January 12, 2026 | 2.5 Minute Read
Every profitable real estate deal starts—and ends—with two numbers: As-Is Value and After-Repair Value (ARV). If you don’t understand the difference between them, you’re not investing. You’re gambling.
These two values determine what you should pay, how much you can borrow, and whether a deal makes sense at all.

Before we dive in, I want to walk you through a real portfolio an investor was looking to acquire here in Birmingham—18 single-family homes. Through REI Brokers, I reviewed the deal, and on the surface, the numbers checked nearly every box our lenders require: minimum value of $100K per door, solid occupancy, acceptable locations, positive cash flow, and required minimum DSCR.
As always, the two numbers that matter most are the purchase price and the true value of the portfolio. Here’s how it was presented:
$1,294,000 – Purchase Price
$973,250 – Loan Amount (80%)
$2,055,800 – Value as determined by the buyer’s real estate agent
Based on the agent’s valuation, the LTV from purchase price to value comes in at 62%, and the loan-to-value is an even stronger 47%. Since most lenders won’t exceed 75% LTV of the determined value, this deal looks like a slam dunk at first glance.
But hold that thought—we’ll come back to this loan. First, let’s talk about how values are actually determined.
What Is As-Is Value?
As-Is Value is what a property is worth today, in its current condition, without making any improvements.
This value reflects:
The property’s present condition
Deferred maintenance or visible damage
Functional obsolescence (layout, systems, age)
How it compares to other properties selling without renovations
If the roof is shot, the kitchen is outdated, or the property won’t qualify for conventional financing, the as-is value accounts for all of that.
As-is value is what the market would realistically pay right now, not what you hope it will be worth later.
What Is After-Repair Value (ARV)?
After-Repair Value (ARV) is what the property is expected to be worth after renovations are completed.
This value is based on:
Renovated comparable sales (comps)
Market demand for updated properties
The quality and scope of your rehab
The finished product, not the current mess
ARV answers one question:
“If this property were fully renovated today, what would it sell for?”
Lenders, private money, and experienced investors all care deeply about this number—because it’s where profits and leverage are created.
Why the Spread Between As-Is and ARV Matters
The difference between as-is value and ARV is where opportunity lives.
That gap must cover:
Renovation costs
Holding costs
Financing costs
Transaction fees
Profit
If the spread isn’t wide enough, the deal doesn’t work—no matter how creative the financing is.
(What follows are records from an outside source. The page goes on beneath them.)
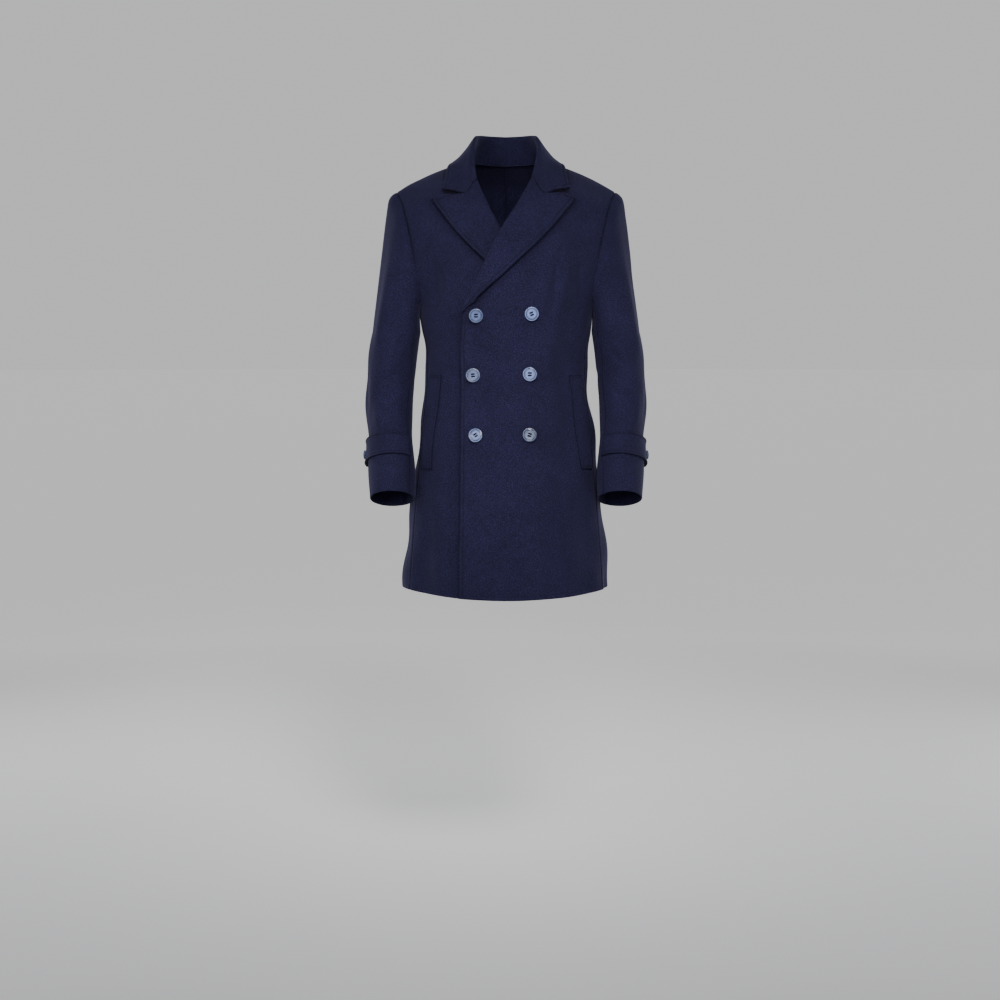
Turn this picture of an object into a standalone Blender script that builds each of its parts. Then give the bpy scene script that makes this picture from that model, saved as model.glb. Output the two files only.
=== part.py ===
"""Double-breasted three-quarter length pea coat, worn shape, hollow, in metres.

The front faces -Y and the wearer's left is +X. The origin is the middle of the neck at the height where
the collar meets the shoulders, so the coat hangs below it. Every cloth piece is a wall between two faces.
A piece is laid out as a grid of points on its outer face, and a Solidify modifier gives it its wall inwards.
"""

import math
from collections import namedtuple

import bmesh
import bpy
from mathutils import Vector
from mathutils.bvhtree import BVHTree

COAT = "pea_coat"

# Cloth
WALL = 0.0025  # melton with its facing, pressed flat
GAP = 0.0003  # between two pieces at a seam
TOP_GAP = 0.0005  # drawn back along the curved top of a panel or sleeve
LAYER_GAP = 0.0008  # between a piece and the one it lies on
ROLL_SETBACK = 0.0024  # how far a front stops short of the fold of its lapel
LAPEL_CLEAR = 0.0011  # between the flat of a lapel and the front beneath it
LAPEL_ROLL = 0.0014  # how much further a lapel stands off the chest
LAPEL_BELLY = 2.2  # how many times more it does so low down, where it rolls

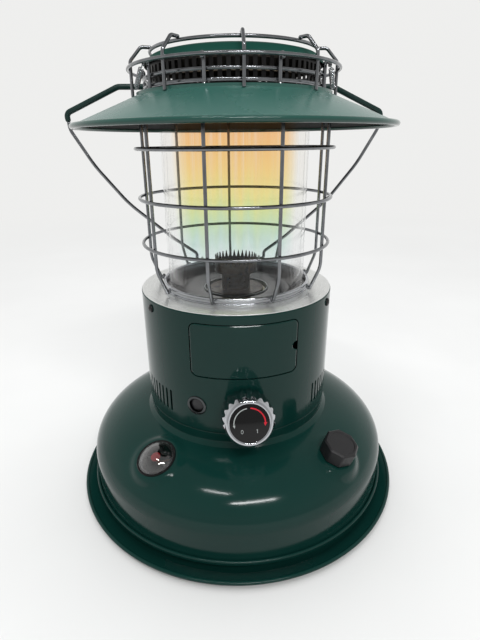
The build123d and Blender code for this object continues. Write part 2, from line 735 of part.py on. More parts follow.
ear_x = HANDLE_PIVOT_X - 8
ear_radius = HANDLE_PIVOT_Z - plate_top_z
with BuildPart() as handle_brackets:
    with BuildSketch(Plane.YZ.offset(ear_x)):
        with Locations((handle_pivot_y, HANDLE_PIVOT_Z)):
            Circle(ear_radius)
        with Locations((handle_pivot_y, HANDLE_PIVOT_Z - ear_radius / 2)):
            Rectangle(2 * ear_radius, ear_radius)
        with Locations((handle_pivot_y, HANDLE_PIVOT_Z)):
            Circle(HANDLE_WIRE / 2 + RUNNING, mode=Mode.SUBTRACT)
    extrude(amount=2.5)
    with Locations((ear_x - 5, handle_pivot_y, plate_top_z + 0.6)):
        Box(15, 10, 1.2)
    mirror(about=Plane.YZ)
save(handle_brackets.part, "handle_brackets")

# ---------------------------------------------------------------- control knob, shaft and pinion
knob_section = Plane(origin=knob_face.origin, x_dir=knob_face.x_dir, z_dir=-knob_face.y_dir)
with BuildPart() as knob_shell:
    with BuildSketch(knob_face.offset(-KNOB_LENGTH)):
        Circle(KNOB_RADIUS)
        with PolarLocations(KNOB_RADIUS + 1.4, KNOB_FLUTES):
            Circle(3.0, mode=Mode.SUBTRACT)
    extrude(amount=KNOB_LENGTH)
    with BuildSketch(knob_section):
        with BuildLine():
            Polyline(
                (0, -KNOB_LENGTH),
                (KNOB_RADIUS, -KNOB_LENGTH),
                (KNOB_RADIUS, -7),
                (KNOB_FACE_RADIUS + 1, -1),
                (KNOB_FACE_RADIUS, 0),
                (0, 0),
                close=True,
            )
        make_face()
    revolve(axis=Axis(knob_face.origin, knob_axis), mode=Mode.INTERSECT)
    with BuildSketch(knob_face.offset(-1.2)):
        Circle(DIAL_RADIUS)
    extrude(amount=5, mode=Mode.SUBTRACT)
    with BuildSketch(knob_face.offset(-KNOB_LENGTH)):
        Circle(KNOB_FACE_RADIUS)
    extrude(amount=KNOB_LENGTH - 6, mode=Mode.SUBTRACT)
    add(tube(knob_face, SHAFT_RADIUS + 3, SHAFT_RADIUS, -KNOB_LENGTH + 3, -6))
save(knob_shell.part, "knob_shell")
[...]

This is why investors don’t chase pretty houses.
They chase mispriced assets.
How Investors Use These Numbers
Let’s say a property has:
As-Is Value: $180,000
ARV: $280,000
Rehab Cost: $60,000
That leaves a $100,000 value increase created through renovation.
From there, an investor can:
Flip it for a profit
Rent it and refinance based on ARV
Pull out capital tax-free through a cash-out refinance
Increase equity without injecting new cash
This is the foundation of strategies like BRRRR and forced appreciation.
The Most Common Mistake Investors Make
New investors often anchor to ARV emotionally and ignore as-is reality.
They say things like:
“Once it’s fixed up, it’ll be worth X.”
“It’s just cosmetic.”
“I’ll do the work myself.”
But the market—and lenders—don’t care about intentions.
They care about current condition and comparable sales.
Overestimating ARV or underestimating rehab costs destroys deals fast.
And this is where the 18-property portfolio completely fell apart.
The real estate agent valued the portfolio at $2,055,800 ARV. The problem? None of the properties had been renovated, and every single one had significant deferred maintenance. When the appraiser spoke with the buyer’s agent, he made it clear: ARV was off the table. The appraisals had to be based on as-is value.
The as-is value of the entire portfolio came in at $1,337,000—a staggering $718,800 drop from the agent’s valuation.
Here’s how the revised numbers looked:
$1,294,000 – Purchase Price
$973,250 – Loan Amount (80%)
$1,337,000 – Appraised Value (As-Is)
At first glance, it still looks workable. The loan amount is 72% of the appraised value, which technically stays under the lender’s 75% LTV cap.
So… does the loan get approved?
No—and here’s why.
Two issues killed the deal:
Minimum value per door. The lender required at least $100,000 per property, and not a single home met that threshold on an as-is basis.
Deferred maintenance. The condition of the properties was the real deal-breaker. Every home required substantial repairs—so much so that it was surprising any of them were tenant-occupied at all.
This is the hard lesson investors learn the expensive way: ARV doesn’t matter if the lender is underwriting as-is.